◆ **STATED GOAL**:
Copy each line that contains the word "hinge".

◆ **DATA EXTRACT**:
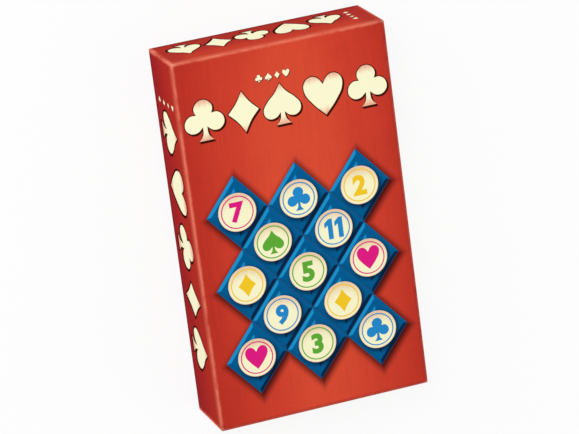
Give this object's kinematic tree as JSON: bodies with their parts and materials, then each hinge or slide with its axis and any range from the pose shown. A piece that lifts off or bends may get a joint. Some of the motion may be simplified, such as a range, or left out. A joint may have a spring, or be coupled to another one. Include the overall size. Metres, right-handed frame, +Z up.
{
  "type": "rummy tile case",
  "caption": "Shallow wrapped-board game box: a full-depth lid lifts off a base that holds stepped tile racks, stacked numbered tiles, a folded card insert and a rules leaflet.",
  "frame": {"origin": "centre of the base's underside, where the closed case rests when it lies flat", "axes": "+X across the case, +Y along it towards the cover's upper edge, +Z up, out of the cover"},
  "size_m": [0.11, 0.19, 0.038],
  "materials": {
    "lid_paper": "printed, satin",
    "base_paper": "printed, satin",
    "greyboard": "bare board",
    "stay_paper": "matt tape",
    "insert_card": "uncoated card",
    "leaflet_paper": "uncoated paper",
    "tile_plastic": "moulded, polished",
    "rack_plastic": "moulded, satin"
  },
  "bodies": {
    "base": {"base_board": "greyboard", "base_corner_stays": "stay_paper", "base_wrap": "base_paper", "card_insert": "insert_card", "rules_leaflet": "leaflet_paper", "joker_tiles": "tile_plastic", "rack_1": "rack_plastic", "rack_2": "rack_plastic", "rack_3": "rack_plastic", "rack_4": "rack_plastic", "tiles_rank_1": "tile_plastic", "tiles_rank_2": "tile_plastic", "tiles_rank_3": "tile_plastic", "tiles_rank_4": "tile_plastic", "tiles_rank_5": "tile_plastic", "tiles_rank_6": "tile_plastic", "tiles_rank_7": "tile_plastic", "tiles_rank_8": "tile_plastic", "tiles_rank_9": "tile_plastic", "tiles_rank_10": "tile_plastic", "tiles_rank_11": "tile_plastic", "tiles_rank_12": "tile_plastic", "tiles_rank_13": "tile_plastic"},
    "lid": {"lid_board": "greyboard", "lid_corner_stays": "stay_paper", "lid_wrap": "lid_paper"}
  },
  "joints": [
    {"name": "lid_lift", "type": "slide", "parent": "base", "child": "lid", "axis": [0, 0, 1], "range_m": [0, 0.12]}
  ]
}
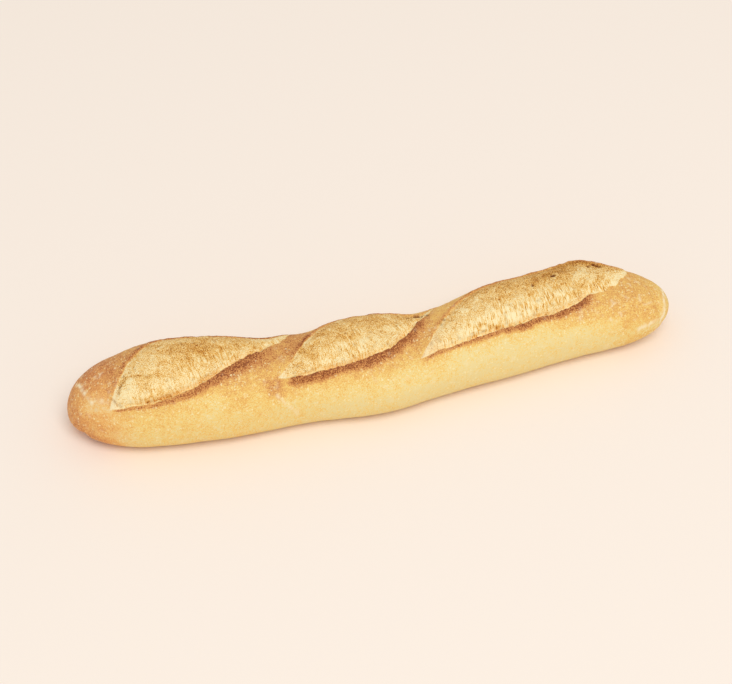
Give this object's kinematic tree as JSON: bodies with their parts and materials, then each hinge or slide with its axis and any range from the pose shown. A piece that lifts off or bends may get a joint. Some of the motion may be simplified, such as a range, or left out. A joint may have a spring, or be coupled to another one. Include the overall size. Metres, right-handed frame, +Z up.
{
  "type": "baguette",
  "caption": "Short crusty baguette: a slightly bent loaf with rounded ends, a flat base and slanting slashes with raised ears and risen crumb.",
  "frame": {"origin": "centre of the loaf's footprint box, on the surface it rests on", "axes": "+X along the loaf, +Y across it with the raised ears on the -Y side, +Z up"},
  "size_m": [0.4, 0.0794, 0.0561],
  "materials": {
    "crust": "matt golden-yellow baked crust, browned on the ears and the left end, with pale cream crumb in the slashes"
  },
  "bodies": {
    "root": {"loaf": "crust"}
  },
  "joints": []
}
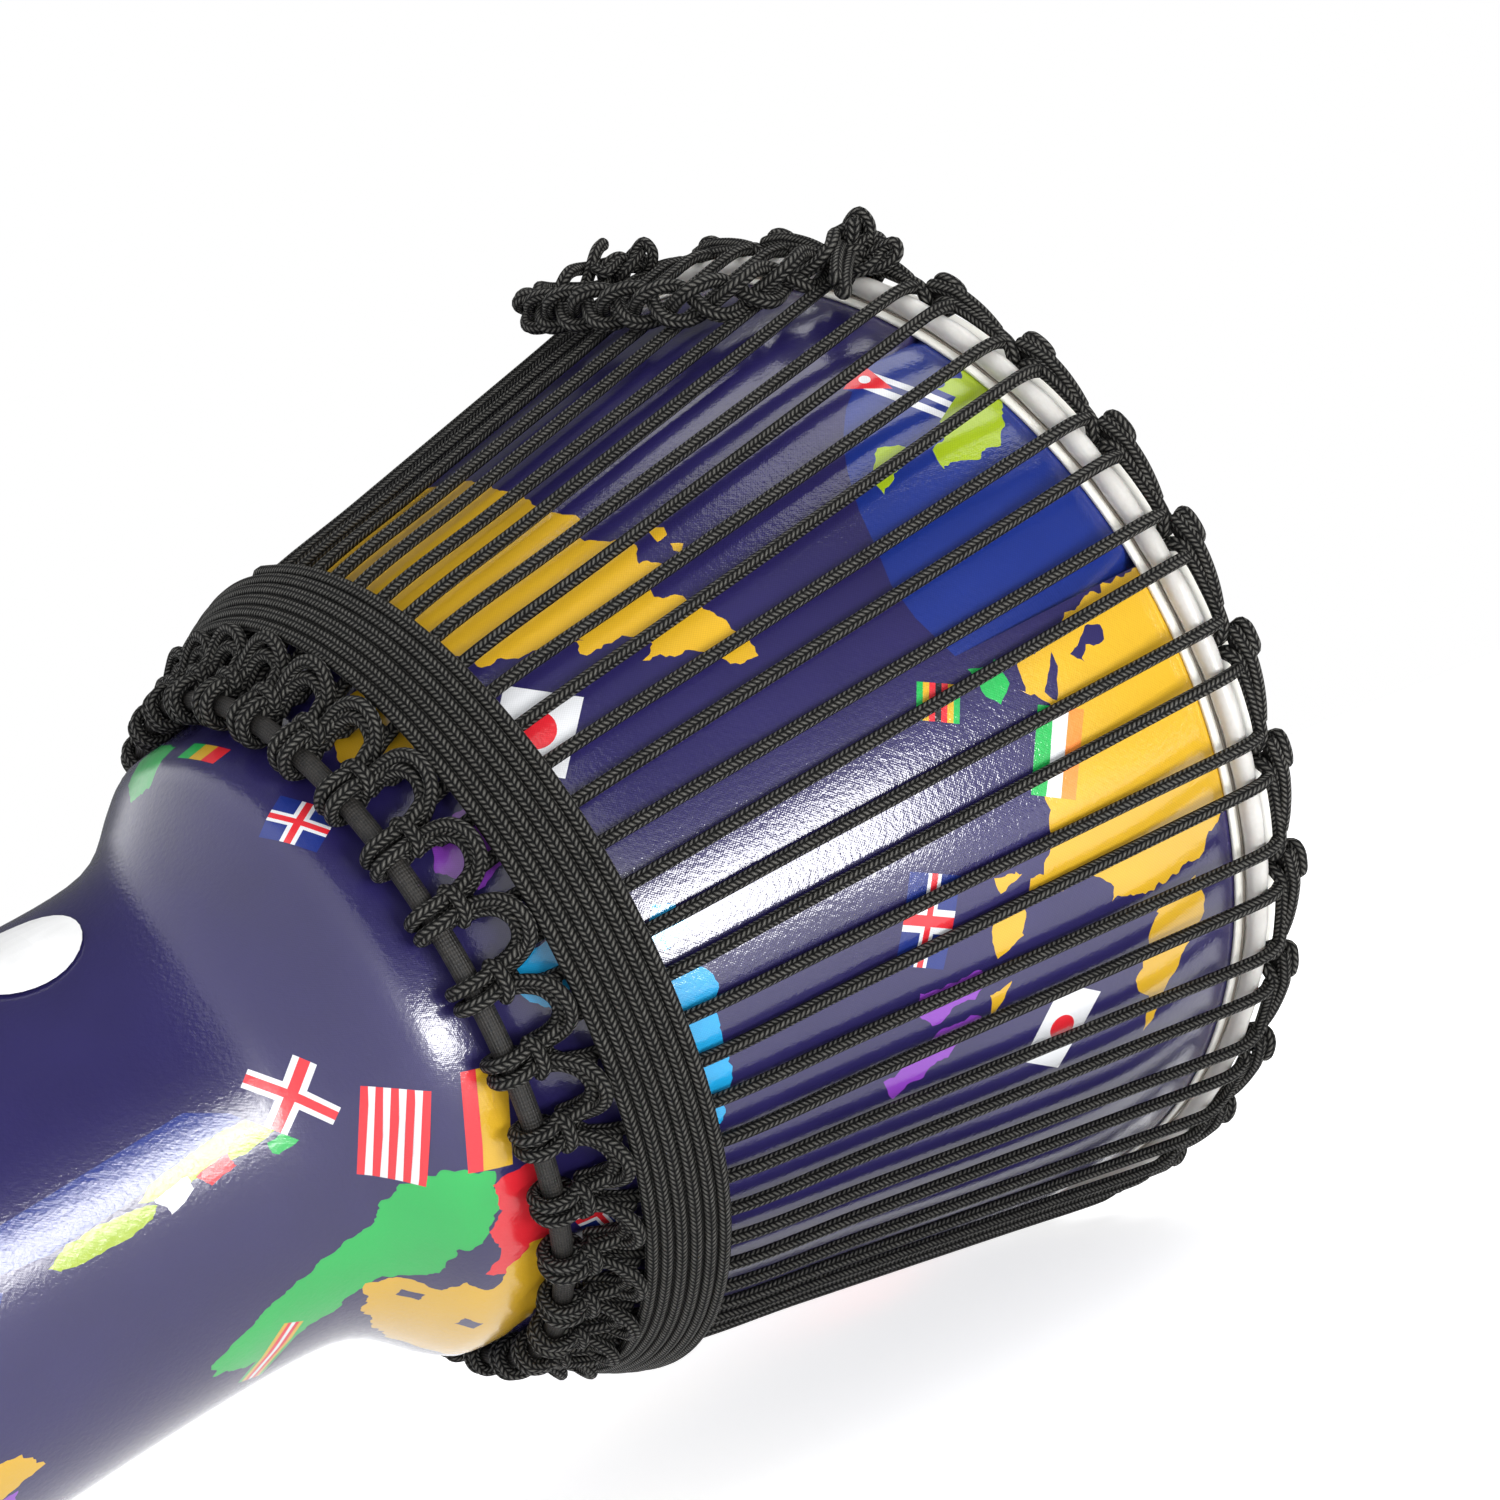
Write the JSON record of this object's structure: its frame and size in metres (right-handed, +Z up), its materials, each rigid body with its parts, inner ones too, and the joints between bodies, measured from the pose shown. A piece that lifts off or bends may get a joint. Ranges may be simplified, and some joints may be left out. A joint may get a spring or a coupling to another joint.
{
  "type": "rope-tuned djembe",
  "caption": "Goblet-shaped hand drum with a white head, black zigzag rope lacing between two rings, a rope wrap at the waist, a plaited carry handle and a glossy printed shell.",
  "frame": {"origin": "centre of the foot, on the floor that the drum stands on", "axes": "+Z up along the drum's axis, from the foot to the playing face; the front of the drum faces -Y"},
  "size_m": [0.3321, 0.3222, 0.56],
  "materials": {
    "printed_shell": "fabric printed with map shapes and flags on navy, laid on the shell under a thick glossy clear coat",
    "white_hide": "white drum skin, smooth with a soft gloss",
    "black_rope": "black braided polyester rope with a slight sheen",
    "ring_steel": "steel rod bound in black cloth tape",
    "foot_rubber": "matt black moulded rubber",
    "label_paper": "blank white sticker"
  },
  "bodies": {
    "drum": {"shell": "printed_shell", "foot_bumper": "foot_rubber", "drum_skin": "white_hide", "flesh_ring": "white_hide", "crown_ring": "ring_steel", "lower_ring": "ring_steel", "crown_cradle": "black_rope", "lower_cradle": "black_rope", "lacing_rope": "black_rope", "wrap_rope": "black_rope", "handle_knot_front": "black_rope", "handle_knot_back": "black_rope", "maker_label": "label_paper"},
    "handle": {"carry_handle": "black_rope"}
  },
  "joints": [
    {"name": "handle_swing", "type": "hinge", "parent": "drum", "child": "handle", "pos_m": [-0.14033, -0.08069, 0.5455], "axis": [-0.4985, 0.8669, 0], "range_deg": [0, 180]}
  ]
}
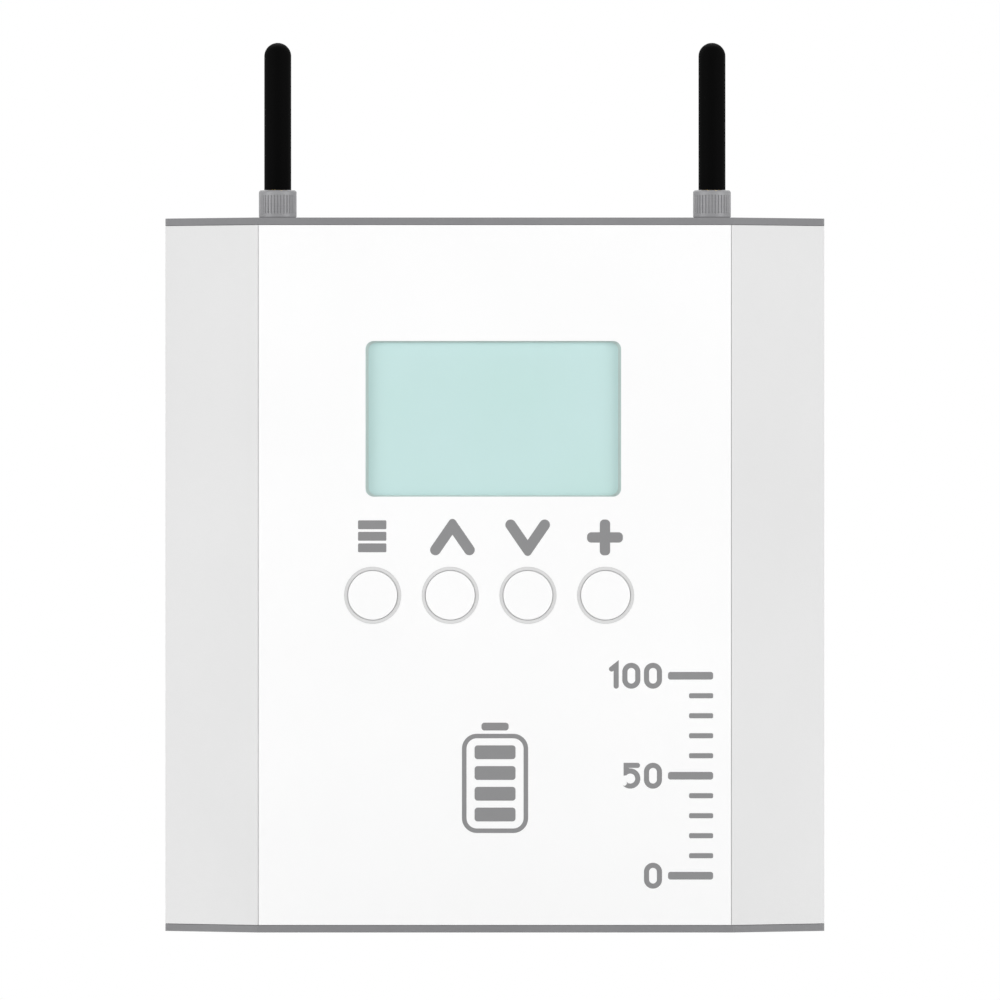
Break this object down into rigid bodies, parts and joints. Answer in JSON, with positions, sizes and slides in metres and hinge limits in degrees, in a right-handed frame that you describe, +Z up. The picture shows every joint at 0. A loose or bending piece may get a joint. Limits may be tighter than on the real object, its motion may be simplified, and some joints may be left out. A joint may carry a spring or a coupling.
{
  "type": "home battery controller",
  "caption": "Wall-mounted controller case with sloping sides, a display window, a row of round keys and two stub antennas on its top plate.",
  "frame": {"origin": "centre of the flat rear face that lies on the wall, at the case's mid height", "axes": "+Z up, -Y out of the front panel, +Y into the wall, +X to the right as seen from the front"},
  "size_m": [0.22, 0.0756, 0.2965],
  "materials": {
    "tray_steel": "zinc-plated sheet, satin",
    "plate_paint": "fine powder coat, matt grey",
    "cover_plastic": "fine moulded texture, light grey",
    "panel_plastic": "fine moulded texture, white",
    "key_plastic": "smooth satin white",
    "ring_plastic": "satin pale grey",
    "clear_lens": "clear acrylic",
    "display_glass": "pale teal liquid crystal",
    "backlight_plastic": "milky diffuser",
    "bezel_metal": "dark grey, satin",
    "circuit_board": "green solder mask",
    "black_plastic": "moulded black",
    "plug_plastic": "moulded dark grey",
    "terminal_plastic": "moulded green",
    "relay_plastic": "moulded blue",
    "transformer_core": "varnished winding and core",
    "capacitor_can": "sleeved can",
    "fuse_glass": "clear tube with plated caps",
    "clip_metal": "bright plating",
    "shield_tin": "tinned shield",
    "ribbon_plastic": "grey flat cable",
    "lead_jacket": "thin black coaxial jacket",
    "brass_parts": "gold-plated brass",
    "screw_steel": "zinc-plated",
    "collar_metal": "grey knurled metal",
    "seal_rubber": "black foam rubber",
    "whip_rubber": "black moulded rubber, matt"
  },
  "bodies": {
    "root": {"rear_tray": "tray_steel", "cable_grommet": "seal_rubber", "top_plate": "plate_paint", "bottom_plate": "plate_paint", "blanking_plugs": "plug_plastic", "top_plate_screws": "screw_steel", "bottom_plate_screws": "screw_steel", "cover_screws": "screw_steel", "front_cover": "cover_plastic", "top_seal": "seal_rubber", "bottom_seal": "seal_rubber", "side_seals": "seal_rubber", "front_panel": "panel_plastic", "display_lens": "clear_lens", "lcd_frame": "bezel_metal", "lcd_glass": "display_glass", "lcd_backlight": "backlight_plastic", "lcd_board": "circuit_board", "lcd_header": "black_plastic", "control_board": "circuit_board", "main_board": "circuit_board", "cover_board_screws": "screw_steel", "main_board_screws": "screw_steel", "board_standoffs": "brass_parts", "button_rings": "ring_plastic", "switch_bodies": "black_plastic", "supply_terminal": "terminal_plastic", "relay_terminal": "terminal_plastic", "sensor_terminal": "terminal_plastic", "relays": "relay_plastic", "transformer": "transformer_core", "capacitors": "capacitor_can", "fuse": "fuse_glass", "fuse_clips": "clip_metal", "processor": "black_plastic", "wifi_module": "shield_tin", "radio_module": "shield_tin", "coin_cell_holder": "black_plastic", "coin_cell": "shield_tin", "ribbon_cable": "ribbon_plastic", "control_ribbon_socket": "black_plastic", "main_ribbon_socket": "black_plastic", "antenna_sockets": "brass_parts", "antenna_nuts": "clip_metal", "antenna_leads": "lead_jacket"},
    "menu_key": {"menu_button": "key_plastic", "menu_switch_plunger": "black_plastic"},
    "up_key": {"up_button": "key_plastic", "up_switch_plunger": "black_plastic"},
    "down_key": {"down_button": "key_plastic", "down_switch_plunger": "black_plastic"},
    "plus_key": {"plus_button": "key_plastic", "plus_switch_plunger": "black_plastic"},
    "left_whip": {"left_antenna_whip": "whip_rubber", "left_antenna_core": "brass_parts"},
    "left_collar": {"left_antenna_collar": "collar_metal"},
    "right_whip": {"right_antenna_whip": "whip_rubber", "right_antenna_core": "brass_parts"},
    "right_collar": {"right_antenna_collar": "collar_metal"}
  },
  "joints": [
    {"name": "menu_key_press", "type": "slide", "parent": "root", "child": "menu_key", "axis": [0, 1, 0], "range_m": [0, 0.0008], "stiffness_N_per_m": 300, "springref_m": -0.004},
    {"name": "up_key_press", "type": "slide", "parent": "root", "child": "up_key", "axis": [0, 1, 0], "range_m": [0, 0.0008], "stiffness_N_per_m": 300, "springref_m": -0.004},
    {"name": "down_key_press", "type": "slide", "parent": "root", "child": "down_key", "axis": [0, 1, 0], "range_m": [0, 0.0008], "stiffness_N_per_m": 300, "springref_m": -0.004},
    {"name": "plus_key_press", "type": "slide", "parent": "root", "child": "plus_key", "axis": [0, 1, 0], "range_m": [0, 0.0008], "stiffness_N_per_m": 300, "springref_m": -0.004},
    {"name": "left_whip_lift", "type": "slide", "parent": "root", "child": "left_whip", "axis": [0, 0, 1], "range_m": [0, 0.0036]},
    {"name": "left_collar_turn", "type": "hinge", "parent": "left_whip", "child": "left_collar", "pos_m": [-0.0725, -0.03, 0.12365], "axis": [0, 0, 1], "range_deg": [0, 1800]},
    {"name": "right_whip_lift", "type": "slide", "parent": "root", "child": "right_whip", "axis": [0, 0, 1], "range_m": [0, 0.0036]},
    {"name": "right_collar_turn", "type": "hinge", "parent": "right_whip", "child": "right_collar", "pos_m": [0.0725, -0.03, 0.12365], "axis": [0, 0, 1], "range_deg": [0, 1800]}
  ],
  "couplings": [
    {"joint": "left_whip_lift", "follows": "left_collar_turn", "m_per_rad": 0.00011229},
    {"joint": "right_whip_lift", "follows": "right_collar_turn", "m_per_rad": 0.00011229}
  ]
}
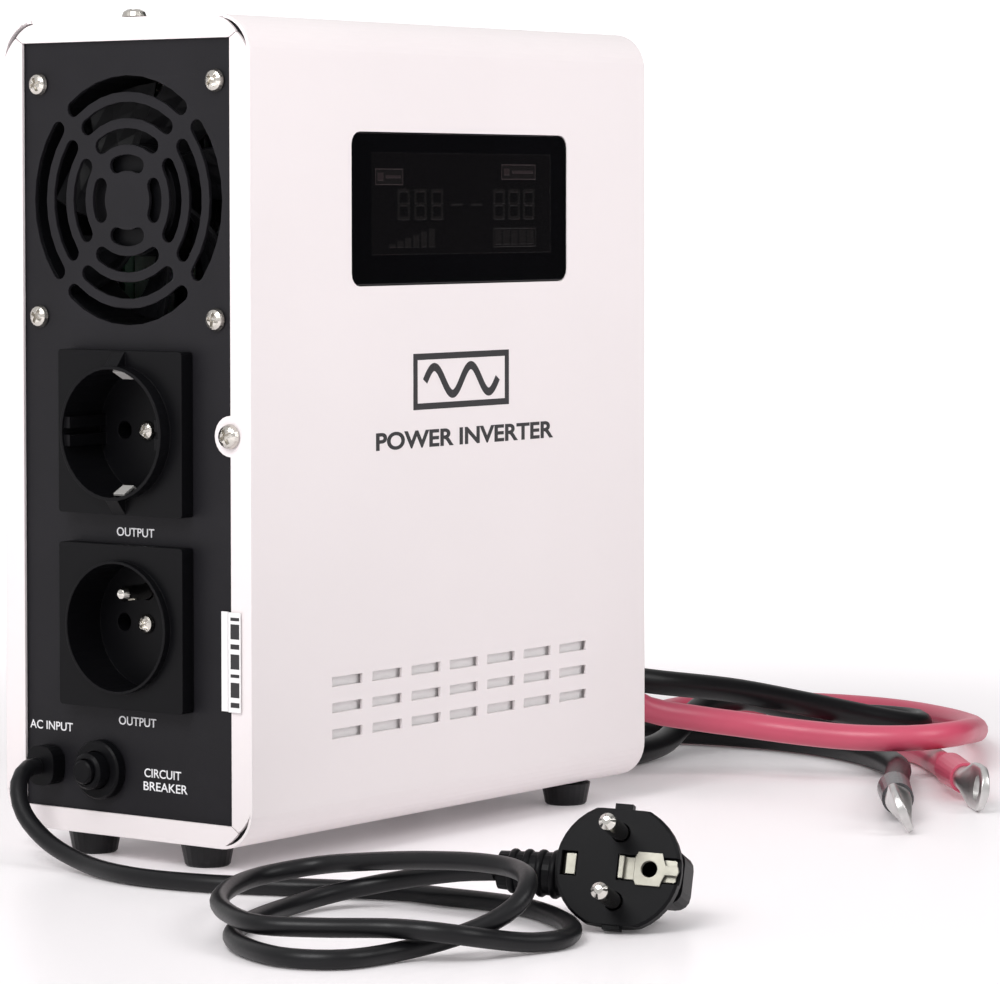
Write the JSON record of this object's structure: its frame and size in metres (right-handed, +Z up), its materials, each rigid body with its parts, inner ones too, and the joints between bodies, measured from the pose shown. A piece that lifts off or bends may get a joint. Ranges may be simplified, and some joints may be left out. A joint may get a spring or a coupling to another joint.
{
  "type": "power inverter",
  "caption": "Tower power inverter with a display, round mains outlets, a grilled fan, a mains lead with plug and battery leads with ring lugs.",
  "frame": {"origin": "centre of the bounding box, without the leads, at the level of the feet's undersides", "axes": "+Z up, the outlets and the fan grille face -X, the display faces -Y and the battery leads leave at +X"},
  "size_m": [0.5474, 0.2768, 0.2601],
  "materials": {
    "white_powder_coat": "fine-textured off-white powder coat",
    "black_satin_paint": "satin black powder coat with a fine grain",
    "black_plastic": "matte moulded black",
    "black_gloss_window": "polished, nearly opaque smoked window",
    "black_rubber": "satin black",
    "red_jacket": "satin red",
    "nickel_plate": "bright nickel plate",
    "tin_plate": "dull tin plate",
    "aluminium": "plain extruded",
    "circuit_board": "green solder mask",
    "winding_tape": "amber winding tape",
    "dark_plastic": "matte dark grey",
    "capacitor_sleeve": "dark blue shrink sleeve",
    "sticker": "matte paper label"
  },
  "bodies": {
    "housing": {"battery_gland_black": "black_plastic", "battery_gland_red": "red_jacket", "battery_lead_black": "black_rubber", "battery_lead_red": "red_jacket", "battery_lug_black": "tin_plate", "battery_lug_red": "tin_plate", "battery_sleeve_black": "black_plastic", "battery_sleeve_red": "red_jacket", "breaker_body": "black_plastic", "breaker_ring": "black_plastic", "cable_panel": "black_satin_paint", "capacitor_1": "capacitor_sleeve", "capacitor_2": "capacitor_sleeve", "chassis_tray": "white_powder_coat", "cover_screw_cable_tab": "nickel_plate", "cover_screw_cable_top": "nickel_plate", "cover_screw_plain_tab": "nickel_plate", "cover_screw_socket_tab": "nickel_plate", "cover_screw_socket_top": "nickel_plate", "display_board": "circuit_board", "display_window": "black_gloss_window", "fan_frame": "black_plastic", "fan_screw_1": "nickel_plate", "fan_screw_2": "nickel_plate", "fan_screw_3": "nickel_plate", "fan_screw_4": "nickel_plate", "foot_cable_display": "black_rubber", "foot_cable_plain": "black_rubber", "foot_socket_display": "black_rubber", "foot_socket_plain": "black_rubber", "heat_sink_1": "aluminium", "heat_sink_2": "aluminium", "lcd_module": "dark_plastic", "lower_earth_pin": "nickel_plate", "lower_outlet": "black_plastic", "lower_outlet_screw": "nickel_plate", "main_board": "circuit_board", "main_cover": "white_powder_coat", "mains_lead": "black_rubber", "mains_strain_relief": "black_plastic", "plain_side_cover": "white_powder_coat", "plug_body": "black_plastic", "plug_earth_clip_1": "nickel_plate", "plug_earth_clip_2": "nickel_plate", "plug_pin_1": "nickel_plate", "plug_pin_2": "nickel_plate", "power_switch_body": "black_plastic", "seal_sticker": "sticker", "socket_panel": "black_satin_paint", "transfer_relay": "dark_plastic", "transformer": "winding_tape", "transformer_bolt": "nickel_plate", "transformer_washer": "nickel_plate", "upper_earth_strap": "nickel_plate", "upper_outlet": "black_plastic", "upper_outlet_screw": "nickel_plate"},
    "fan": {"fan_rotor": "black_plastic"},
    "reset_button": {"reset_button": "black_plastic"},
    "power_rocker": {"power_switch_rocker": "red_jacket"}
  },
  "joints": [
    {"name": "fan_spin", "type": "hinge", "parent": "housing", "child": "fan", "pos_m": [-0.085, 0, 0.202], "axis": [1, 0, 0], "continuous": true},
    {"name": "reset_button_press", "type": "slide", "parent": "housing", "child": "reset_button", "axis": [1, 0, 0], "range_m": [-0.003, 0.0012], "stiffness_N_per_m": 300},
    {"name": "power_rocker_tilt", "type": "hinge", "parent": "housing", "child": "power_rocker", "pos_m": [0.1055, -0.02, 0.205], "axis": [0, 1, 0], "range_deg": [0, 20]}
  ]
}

◆ **TASK RESPONSE**:
Give this object's kinematic tree as JSON: bodies with their parts and materials, then each hinge or slide with its axis and any range from the pose shown. A piece that lifts off or bends may get a joint. Some of the motion may be simplified, such as a range, or left out. A joint may have a spring, or be coupled to another one. Include the overall size. Metres, right-handed frame, +Z up.
Give this object's kinematic tree as JSON: bodies with their parts and materials, then each hinge or slide with its axis and any range from the pose shown. A piece that lifts off or bends may get a joint. Some of the motion may be simplified, such as a range, or left out. A joint may have a spring, or be coupled to another one. Include the overall size. Metres, right-handed frame, +Z up.
    {"name": "handle_swing", "type": "hinge", "parent": "drum", "child": "handle", "pos_m": [-0.14033, -0.08069, 0.5455], "axis": [-0.4985, 0.8669, 0], "range_deg": [0, 180]}
Break this object down into rigid bodies, parts and joints. Answer in JSON, with positions, sizes and slides in metres and hinge limits in degrees, in a right-handed frame that you describe, +Z up. The picture shows every joint at 0. A loose or bending piece may get a joint. Limits may be tighter than on the real object, its motion may be simplified, and some joints may be left out. A joint may carry a spring or a coupling.
    {"name": "left_collar_turn", "type": "hinge", "parent": "left_whip", "child": "left_collar", "pos_m": [-0.0725, -0.03, 0.12365], "axis": [0, 0, 1], "range_deg": [0, 1800]},
    {"name": "right_collar_turn", "type": "hinge", "parent": "right_whip", "child": "right_collar", "pos_m": [0.0725, -0.03, 0.12365], "axis": [0, 0, 1], "range_deg": [0, 1800]}
    {"name": "fan_spin", "type": "hinge", "parent": "housing", "child": "fan", "pos_m": [-0.085, 0, 0.202], "axis": [1, 0, 0], "continuous": true},
    {"name": "power_rocker_tilt", "type": "hinge", "parent": "housing", "child": "power_rocker", "pos_m": [0.1055, -0.02, 0.205], "axis": [0, 1, 0], "range_deg": [0, 20]}